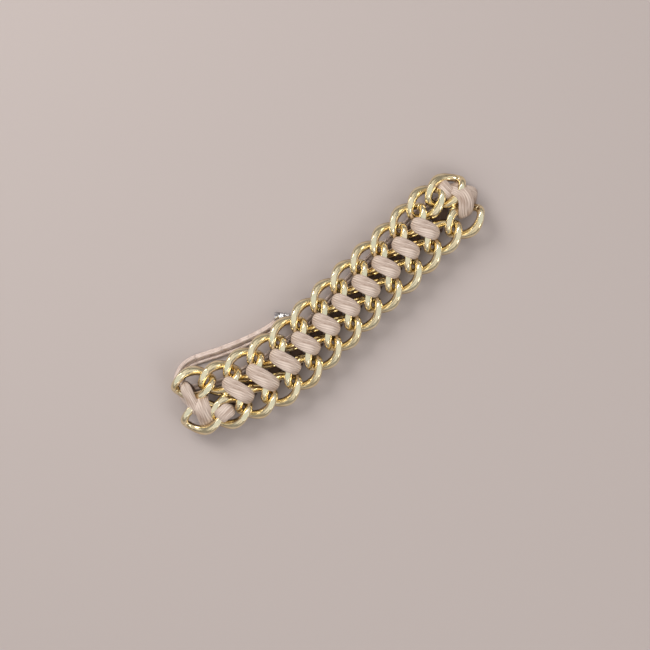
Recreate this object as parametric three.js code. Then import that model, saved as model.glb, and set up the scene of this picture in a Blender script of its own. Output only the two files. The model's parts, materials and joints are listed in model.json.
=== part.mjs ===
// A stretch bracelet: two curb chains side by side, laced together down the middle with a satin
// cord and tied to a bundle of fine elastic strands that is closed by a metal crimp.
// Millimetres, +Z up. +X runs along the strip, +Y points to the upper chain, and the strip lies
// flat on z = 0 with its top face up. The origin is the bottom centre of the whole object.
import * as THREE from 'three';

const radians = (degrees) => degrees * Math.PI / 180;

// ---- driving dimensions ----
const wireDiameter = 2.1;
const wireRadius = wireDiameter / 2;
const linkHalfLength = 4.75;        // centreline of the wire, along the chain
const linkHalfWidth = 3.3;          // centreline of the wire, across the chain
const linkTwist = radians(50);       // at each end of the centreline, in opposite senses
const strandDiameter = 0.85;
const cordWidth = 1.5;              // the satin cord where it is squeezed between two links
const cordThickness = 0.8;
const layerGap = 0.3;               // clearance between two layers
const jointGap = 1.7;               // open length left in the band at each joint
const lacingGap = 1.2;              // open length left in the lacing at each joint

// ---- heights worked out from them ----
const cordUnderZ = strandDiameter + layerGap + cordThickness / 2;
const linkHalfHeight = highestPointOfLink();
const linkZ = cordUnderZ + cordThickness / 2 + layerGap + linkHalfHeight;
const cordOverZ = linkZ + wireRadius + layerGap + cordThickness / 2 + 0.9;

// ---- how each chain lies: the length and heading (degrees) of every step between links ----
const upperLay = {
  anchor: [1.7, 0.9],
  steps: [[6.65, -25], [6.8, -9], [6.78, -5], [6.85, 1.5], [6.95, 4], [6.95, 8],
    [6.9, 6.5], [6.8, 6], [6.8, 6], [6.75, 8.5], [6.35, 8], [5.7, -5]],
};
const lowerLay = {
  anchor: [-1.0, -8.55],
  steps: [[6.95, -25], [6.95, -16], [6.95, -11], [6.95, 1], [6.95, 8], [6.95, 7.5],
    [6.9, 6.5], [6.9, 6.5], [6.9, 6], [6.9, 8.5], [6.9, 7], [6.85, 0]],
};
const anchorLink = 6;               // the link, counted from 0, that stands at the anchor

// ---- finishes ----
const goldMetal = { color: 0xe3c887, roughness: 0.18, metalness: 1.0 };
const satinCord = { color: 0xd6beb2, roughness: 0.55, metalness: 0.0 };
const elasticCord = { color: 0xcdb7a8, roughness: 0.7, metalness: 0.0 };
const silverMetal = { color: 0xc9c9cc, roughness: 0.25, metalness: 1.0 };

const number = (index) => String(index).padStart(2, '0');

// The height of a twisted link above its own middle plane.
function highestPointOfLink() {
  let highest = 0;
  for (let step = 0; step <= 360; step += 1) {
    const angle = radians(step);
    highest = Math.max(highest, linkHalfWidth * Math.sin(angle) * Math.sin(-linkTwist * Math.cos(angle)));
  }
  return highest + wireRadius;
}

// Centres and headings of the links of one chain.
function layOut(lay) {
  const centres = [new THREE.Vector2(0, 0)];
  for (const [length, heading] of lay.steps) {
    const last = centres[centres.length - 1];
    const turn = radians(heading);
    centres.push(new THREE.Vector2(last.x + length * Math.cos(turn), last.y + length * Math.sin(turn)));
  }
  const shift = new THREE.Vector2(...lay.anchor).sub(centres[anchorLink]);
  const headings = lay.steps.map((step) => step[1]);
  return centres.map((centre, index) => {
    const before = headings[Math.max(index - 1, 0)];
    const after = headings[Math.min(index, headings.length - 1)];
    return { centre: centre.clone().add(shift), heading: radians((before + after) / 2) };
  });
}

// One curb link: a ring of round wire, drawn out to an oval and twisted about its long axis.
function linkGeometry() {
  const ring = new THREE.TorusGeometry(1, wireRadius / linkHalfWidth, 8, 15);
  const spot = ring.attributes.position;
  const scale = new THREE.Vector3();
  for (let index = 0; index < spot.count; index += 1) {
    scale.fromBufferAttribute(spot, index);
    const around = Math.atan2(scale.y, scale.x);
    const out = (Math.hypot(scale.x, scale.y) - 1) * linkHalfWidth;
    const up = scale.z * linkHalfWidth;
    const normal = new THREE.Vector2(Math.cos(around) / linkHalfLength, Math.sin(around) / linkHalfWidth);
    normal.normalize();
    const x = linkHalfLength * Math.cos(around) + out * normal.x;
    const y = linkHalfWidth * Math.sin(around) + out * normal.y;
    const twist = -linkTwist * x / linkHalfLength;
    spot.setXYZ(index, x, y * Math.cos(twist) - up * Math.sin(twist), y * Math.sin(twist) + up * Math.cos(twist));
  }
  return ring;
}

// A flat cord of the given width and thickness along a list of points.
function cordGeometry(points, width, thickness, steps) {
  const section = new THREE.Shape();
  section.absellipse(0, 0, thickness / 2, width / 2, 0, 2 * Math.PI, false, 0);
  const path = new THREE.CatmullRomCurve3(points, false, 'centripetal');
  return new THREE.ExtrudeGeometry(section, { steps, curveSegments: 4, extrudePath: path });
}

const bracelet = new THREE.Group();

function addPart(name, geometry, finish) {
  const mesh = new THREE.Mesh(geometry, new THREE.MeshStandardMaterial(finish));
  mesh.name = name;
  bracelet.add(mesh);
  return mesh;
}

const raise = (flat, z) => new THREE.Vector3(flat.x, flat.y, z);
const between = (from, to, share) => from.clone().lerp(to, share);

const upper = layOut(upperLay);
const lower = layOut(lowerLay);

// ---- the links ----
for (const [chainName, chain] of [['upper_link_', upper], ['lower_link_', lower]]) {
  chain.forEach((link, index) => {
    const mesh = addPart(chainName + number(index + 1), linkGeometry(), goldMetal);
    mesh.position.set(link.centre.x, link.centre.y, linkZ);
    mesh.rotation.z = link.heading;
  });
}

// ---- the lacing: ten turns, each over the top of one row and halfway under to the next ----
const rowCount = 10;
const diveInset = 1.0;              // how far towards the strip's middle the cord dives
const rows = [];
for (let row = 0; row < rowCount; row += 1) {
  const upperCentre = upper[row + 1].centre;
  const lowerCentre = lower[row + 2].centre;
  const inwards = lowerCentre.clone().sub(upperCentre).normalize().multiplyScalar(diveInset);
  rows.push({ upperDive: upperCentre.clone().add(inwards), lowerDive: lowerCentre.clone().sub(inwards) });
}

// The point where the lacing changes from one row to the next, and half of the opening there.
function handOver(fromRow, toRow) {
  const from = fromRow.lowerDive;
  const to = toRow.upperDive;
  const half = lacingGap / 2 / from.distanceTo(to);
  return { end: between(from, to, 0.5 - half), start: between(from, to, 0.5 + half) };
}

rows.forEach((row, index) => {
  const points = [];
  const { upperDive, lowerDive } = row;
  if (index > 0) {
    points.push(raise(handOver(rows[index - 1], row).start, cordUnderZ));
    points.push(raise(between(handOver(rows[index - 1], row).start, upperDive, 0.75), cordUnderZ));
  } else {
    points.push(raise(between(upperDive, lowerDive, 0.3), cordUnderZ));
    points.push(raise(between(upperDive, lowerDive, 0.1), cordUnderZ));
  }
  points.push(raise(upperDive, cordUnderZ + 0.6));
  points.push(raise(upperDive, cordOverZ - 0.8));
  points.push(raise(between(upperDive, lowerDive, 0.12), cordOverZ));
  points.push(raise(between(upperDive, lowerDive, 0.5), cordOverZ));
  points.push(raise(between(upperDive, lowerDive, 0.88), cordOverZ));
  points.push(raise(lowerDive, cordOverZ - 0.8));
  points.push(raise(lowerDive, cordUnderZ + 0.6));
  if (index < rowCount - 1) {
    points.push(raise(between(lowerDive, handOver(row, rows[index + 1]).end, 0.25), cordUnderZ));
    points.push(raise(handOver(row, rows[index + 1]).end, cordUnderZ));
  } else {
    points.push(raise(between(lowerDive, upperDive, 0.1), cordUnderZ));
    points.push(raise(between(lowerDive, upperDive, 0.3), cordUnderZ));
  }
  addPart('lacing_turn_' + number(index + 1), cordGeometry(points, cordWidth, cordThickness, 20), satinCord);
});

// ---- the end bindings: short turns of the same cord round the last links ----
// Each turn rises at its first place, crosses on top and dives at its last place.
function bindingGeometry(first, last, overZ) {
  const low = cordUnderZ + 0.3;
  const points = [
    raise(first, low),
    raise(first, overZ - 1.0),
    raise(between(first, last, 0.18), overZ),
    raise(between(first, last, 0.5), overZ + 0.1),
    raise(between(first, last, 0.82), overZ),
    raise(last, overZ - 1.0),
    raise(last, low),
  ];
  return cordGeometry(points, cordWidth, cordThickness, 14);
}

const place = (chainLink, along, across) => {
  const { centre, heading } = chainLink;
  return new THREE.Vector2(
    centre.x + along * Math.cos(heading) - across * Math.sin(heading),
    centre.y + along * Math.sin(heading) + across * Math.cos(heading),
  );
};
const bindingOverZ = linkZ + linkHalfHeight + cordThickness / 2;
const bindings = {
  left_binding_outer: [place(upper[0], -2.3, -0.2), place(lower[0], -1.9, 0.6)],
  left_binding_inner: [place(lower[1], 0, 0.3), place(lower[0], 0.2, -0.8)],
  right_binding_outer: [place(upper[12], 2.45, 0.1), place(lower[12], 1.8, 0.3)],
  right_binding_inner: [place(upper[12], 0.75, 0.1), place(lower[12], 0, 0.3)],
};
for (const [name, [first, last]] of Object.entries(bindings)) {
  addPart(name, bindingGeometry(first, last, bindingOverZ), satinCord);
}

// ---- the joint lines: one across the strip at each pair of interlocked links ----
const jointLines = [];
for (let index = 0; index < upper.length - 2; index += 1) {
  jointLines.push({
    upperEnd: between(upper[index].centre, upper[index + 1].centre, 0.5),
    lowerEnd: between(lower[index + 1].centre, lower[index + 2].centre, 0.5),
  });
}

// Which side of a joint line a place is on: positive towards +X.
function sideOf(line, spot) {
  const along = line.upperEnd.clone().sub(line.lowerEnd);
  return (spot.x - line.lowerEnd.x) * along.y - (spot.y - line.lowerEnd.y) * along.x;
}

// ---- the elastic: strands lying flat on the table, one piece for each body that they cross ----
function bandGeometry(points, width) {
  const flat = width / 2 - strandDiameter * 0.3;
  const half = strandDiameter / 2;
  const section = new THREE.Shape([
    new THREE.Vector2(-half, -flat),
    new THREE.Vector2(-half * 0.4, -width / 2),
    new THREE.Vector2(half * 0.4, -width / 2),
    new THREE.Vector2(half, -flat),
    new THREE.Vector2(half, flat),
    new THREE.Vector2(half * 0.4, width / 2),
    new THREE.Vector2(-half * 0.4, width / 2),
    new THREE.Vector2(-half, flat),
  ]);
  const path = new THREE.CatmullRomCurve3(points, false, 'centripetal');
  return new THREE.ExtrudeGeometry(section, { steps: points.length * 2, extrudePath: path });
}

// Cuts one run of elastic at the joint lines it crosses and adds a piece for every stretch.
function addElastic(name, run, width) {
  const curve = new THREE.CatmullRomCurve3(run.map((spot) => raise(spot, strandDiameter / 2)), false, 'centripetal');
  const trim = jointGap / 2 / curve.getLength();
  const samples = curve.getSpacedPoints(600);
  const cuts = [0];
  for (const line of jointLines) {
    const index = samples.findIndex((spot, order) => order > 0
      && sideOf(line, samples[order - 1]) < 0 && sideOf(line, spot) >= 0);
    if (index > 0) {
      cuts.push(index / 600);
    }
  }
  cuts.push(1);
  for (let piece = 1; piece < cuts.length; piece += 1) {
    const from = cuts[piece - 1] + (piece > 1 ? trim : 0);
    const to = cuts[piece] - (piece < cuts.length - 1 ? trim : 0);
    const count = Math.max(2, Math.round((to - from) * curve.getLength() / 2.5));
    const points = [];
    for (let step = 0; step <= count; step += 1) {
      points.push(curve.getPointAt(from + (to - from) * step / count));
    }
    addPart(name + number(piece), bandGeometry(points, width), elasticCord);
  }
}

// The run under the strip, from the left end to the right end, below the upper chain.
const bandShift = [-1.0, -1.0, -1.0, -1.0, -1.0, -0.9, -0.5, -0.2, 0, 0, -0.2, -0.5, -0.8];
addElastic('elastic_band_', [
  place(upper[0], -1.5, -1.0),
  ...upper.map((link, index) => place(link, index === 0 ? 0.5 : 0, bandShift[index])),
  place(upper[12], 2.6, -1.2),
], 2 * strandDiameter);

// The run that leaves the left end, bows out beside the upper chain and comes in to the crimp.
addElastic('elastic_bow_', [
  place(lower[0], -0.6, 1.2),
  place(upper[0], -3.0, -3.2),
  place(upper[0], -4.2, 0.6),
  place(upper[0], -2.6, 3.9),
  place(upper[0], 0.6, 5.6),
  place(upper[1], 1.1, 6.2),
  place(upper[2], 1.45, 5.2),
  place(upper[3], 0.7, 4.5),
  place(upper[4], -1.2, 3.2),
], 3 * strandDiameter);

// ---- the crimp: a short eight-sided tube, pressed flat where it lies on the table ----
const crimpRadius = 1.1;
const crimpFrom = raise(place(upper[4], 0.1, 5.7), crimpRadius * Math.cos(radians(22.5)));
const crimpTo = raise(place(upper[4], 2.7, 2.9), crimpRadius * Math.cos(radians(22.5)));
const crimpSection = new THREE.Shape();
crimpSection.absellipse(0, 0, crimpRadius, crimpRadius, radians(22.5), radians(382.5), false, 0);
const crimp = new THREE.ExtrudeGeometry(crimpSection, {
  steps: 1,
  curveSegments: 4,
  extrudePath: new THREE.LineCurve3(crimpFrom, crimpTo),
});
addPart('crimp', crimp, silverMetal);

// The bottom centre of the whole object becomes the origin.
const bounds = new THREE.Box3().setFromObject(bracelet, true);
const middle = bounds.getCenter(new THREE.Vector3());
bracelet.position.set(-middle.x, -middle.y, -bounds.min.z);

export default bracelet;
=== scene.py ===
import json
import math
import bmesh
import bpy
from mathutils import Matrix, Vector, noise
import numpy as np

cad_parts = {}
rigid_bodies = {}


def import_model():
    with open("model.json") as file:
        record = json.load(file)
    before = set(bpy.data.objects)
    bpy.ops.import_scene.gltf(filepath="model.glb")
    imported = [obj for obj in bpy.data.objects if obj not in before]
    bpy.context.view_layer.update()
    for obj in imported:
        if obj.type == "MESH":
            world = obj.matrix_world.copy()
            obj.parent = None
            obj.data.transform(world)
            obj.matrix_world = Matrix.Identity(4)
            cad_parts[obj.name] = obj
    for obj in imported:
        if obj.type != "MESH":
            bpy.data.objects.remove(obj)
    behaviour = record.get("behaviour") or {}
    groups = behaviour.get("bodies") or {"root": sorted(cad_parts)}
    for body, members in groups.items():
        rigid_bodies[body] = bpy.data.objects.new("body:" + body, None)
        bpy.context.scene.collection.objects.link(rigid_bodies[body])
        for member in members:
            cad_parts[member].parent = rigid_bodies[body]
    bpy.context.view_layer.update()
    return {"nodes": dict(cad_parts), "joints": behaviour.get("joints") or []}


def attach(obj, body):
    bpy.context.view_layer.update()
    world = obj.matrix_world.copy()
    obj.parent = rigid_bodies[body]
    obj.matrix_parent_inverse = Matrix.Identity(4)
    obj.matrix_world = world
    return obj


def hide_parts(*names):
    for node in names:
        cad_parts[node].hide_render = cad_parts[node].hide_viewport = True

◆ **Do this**
Retype, in the same exact form, the lines of the material above from the line holding "becomes the origin." through the line holding "before = set(bpy.data.objects)".

◆ **Reply to the task**
// The bottom centre of the whole object becomes the origin.
const bounds = new THREE.Box3().setFromObject(bracelet, true);
const middle = bounds.getCenter(new THREE.Vector3());
bracelet.position.set(-middle.x, -middle.y, -bounds.min.z);

export default bracelet;
=== scene.py ===
import json
import math
import bmesh
import bpy
from mathutils import Matrix, Vector, noise
import numpy as np

cad_parts = {}
rigid_bodies = {}


def import_model():
    with open("model.json") as file:
        record = json.load(file)
    before = set(bpy.data.objects)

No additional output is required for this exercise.